Begin with the first line of the listing and quote every line through the one containing "shows in full."; give only those lines.

---------- DATA EXTRACT ----------

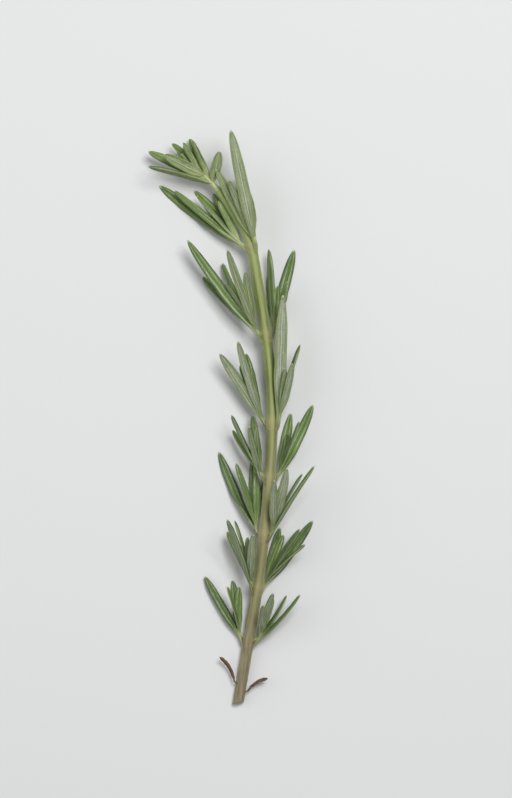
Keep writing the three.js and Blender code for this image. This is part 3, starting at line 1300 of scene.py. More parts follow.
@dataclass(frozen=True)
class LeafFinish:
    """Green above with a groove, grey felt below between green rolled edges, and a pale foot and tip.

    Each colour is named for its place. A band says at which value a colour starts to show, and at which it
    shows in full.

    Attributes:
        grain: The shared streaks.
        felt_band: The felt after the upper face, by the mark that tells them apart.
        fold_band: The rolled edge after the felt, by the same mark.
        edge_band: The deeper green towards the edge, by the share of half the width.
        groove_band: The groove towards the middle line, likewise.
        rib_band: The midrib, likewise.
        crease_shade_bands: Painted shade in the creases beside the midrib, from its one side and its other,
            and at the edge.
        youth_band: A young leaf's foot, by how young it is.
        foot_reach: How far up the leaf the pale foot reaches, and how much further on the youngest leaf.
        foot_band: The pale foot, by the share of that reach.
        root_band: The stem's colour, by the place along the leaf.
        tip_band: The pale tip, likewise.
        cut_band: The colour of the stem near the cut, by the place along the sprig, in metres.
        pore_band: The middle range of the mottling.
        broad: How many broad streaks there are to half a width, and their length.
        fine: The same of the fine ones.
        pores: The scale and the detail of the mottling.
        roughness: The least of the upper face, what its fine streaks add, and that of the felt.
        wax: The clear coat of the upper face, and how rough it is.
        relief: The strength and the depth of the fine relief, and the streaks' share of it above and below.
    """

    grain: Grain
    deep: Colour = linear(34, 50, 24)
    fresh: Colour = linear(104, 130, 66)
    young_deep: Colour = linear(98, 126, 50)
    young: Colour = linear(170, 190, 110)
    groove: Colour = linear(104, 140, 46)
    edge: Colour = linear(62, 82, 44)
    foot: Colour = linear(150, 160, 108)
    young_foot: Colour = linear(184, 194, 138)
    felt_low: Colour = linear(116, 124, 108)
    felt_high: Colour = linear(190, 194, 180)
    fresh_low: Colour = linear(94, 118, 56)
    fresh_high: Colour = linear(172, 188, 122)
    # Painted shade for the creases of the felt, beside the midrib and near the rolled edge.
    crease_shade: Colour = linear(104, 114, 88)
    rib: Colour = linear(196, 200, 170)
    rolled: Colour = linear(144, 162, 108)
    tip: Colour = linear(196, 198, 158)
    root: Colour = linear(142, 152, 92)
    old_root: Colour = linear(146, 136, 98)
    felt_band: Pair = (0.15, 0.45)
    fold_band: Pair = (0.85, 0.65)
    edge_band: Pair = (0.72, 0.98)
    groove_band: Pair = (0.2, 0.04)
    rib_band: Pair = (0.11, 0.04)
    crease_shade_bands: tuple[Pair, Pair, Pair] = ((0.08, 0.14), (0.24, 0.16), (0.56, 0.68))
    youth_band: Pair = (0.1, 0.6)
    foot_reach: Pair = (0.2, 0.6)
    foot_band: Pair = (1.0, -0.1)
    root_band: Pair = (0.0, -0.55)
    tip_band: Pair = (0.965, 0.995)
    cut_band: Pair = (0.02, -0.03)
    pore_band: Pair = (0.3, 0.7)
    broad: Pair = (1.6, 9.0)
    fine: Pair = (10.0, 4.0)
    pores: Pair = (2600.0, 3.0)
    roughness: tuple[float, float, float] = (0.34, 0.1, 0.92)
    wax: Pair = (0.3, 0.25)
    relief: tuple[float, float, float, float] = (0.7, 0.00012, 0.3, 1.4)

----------

▶ _ANSWER TO THE PROBLEM_:
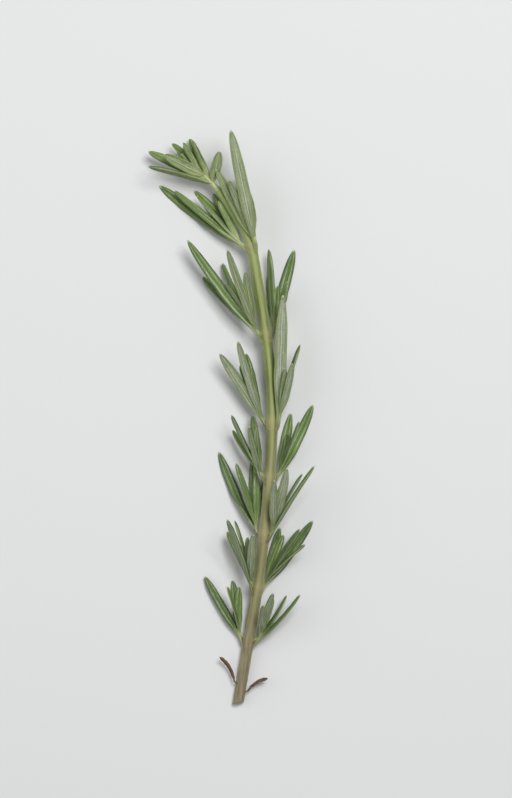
Keep writing the three.js and Blender code for this image. This is part 3, starting at line 1300 of scene.py. More parts follow.
@dataclass(frozen=True)
class LeafFinish:
    """Green above with a groove, grey felt below between green rolled edges, and a pale foot and tip.

    Each colour is named for its place. A band says at which value a colour starts to show, and at which it
    shows in full.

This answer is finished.